Мертвые мухи зла (Рябов) - страница 40

— А Москва? Проверка? Господин Боткин, кто вам дал эти патроны?

— Здесь были две монахини… — растерянно отвечал врач. — Они убирали… убирали в присутствии охраны. А потом… а потом…

— Граждане Романовы могут уйти… — сжав губы, произнес Юровский.

Они уходили, не оглядываясь, и только Мария, оторвавшись от иконы, бросила из-под длинных ресниц долгий-долгий взгляд…

Или показалось Ильюхину?

— Ты, матросик, рискнул подставить мне ножку? — улыбнулся Юровский.

Лучше бы он не улыбался. Мразь ненавистная.

— Я вас спас… — угрюмо пробурчал. — И, главное: а что вы, дорогой та-ащ, придумаете, когда приедут остальные? По-умному надо, тонко надо, или я не прав?

— Черт с тобою… — Юровский снова провел пальцем по воздуху. Тонко-не-тонко… Че-пу-ха-с! У революции есть только целесообразность, вникни раз и навсегда!

И покинул гостиную, словно Наполеон поле боя — большой палец правой руки за бортом френча, левая отмахивает, как во время парадного марша.

Ильюхин вошел в столовую, в камине еще тлели угли, из-за дверей доносился негромкий голос великой княжны:

— В каждом стихотворении есть главные, решительно главные строки… Вот, например: «Все дышавшее ложью Отшатнулось, дрожа. Предо мной — к бездорожью Золотая межа».

…Возвращался в свою сиротскую квартиру и как безумный повторял услышанное. Едва дождавшись утра, примчался в «Американскую». Повезло: Кудляков спускался по лестнице. Схватил за руку, прочитал стихи, спросил шепотом:

— Что это, Кудляков?

Тот переменился в лице, сник и одними губами:

— «Непостижного света Задрожали струи. Верю в солнце Завета, Вижу очи твои…» — Повлек за собою, на улицу, уже усаживаясь в авто, добавил грустно: — Если запомнил — прочитай. Там…

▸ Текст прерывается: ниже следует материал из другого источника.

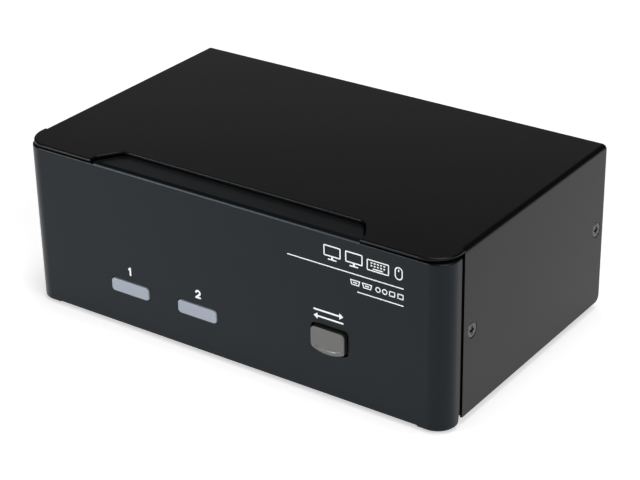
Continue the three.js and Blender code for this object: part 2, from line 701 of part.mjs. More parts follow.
const MATERIALS = {
  coverPaint: finish(0x2a2a2b, 0.5, 0.1),
  bezelPlastic: finish(0x303335, 0.5, 0),
  buttonPlastic: finish(0x777775, 0.45, 0),
  lens: finish(0xa4aab6, 0.3, 0),
  trayPaint: finish(0x232324, 0.55, 0.1),
  zinc: finish(0xa8a9a6, 0.4, 0.9),
  nickel: finish(0xb9b8b2, 0.3, 0.95),
  rubber: finish(0x161616, 0.9, 0),
  board: finish(0x1d5a34, 0.5, 0),
  blackPlastic: finish(0x151515, 0.5, 0),
  whitePlastic: finish(0xe0dfd8, 0.5, 0),
  cable: finish(0x8a8d92, 0.6, 0),
  brass: finish(0xb9974c, 0.35, 0.9),
  screw: finish(0x6c6d6f, 0.35, 0.9),
};

const unit = new THREE.Group();
unit.position.set(0, -(DEPTH + PORT_REACH - BUTTON.proud) / 2, FOOT_DROP);

function add(name, solid, material) {
  const mesh = new THREE.Mesh(geometryOf(solid), material);
  mesh.name = name;
  unit.add(mesh);
}

add("top_cover", topCover(), MATERIALS.coverPaint);
add("chassis_tray", chassisTray(), MATERIALS.trayPaint);
add("front_bezel", frontBezel(), MATERIALS.bezelPlastic);
add("select_button", selectButton(), MATERIALS.buttonPlastic);
add("switch_plunger", switchPlunger(), MATERIALS.blackPlastic);
add("switch_body", switchBody(), MATERIALS.blackPlastic);
WINDOW.xs.forEach((x, i) => {
  add("led_window_" + (i + 1), ledWindow(x), MATERIALS.lens);
  add("status_led_" + (i + 1), statusLed(x), MATERIALS.whitePlastic);
});
add("front_board", frontBoard(), MATERIALS.board);
add("front_header", frontHeader(), MATERIALS.blackPlastic);
add("ribbon_cable", ribbonCable(), MATERIALS.cable);
add("main_header", mainHeader(), MATERIALS.blackPlastic);
add("main_board", mainBoard(), MATERIALS.board);
add("main_chip", mainChip(), MATERIALS.blackPlastic);

const underBoards = [mainTop(), VIDEO_BOARD_ZS[0] + BOARD + SEAT];
ROWS.forEach((row, level) => {
  const bottom = underBoards[level];
  const top = VIDEO_BOARD_ZS[level] - SEAT;
  add("video_board_" + row, videoBoard(VIDEO_BOARD_ZS[level]), MATERIALS.board);
  add("board_link_" + row, boardLink(bottom, top), MATERIALS.blackPlastic);
  [-POST.x, POST.x].forEach((x, i) => {
    add("spacer_" + row + "_" + (i + 1), spacer(x, bottom, top), MATERIALS.brass);
  });
});
[-POST.x, POST.x].forEach((x, i) => add("board_screw_" + (i + 1), boardScrew(x), MATERIALS.zinc));

COLUMNS.forEach(({ name, x }) => {
  ROWS.forEach((row, level) => {
    const boardZ = VIDEO_BOARD_ZS[level];
    add("dvi_" + name + "_" + row, dviPort(x, boardZ), MATERIALS.nickel);
    [-1, 1].forEach((side, i) => {
      const screw = jackscrew(x + side * JACK.x, dviHeight(boardZ));
      add("jackscrew_" + name + "_" + row + "_" + (i + 1), screw, MATERIALS.brass);
    });
  });
  add("audio_" + name, audioPair(x), MATERIALS.blackPlastic);
});
usbPorts().forEach(({ name, kind, x }) => {
  const port = kind === USB_A ? usbStack(x, kind) : usbSquare(x, kind);
  add(name, port, MATERIALS.nickel);
});
add("dc_jack", dcJack(), MATERIALS.blackPlastic);

[-1, 1].forEach((side, i) => COVER_SCREW.ys.forEach((y, j) => {
  add("cover_screw_" + (2 * i + j + 1), coverScrew(side, y), MATERIALS.screw);
}));
[-1, 1].forEach((side, i) => FOOT.ys.forEach((y, j) => {
  add("rubber_foot_" + (2 * i + j + 1), rubberFoot(side * FOOT.x, y), MATERIALS.rubber);
}));

export default unit;
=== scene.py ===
"""The looks of a two-computer KVM switch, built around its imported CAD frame.

Shapes are drawn in millimetres in the unit's own axes: X across the front, Y = 0 at the bezel's face and
growing rearwards, Z = 0 at the cover's lower edge. build() turns them into the frame's metres.
"""

import math

import bmesh
import bpy
from mathutils import Matrix, Vector


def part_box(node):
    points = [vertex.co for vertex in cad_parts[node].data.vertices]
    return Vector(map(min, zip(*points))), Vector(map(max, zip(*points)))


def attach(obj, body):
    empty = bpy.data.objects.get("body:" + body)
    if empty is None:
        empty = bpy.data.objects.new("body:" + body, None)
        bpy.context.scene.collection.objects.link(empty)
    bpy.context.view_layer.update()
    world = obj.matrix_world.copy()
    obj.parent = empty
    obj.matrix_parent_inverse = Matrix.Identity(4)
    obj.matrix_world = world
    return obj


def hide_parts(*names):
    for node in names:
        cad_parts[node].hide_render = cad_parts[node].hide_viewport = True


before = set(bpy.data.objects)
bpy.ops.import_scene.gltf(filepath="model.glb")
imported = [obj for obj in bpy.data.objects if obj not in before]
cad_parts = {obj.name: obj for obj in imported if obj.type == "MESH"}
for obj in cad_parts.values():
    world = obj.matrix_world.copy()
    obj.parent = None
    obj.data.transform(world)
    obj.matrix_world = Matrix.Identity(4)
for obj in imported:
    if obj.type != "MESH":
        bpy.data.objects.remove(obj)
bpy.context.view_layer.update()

CASING = "casing"
BUTTON = "button"
MM = 0.001
ORIGIN = Vector((0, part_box("front_bezel")[0].y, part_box("top_cover")[0].z))
SHARP_ANGLE = math.radians(32)
TO_FRAME = Matrix.Translation(ORIGIN) @ Matrix.Scale(MM, 4)


def node_box(node):
    """A CAD node's lowest and highest corners in the unit's millimetres."""
    low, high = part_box(node)
    return (low - ORIGIN) / MM, (high - ORIGIN) / MM


# ---- Driving sizes, in millimetres ----

# How far a cutter runs past what it cuts.
OVER = 3.0
# Corners of the bezel's mesh closer together than this are made one.
SPECK = 0.03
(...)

Где «там»? Не объяснил и исчез. Голова шла кругом, вдруг услышал, как с треском распахнулась дверь, вывалился Юровский:

— Они уже здесь. Поехали.

И снова автомобили и пролетки у дома Ипатьева. Множество людей с узлами и чемоданами. Гуськом, под присмотром караульных, входят в калитку. Странная мысль: вот бы сейчас пойти и посмотреть, как дочери обнимают отца и мать, сестру… А этот мальчик в солдатской одежде, как будто с фотографии сошел… Алексей. Юровский произносит безразличным голосом:

— Сопляк… Собирался царствовать над нами. Щенок… А ведь неизлечимо болен. Гемофилия у него. Кровь не свертывается. Он этой кровью и изойдет…

Страшно. Признайся, матрос: очень страшно. У тебя нет сына. Пока нет. Но если бы его…

И судорога поперек лица. Юровский заметил. Глазаст.

— Что это ты?

— Борщом с гнилой свеклой накормили… — И без улыбки: — Мне бы теперь уйти. А то… обделаюсь.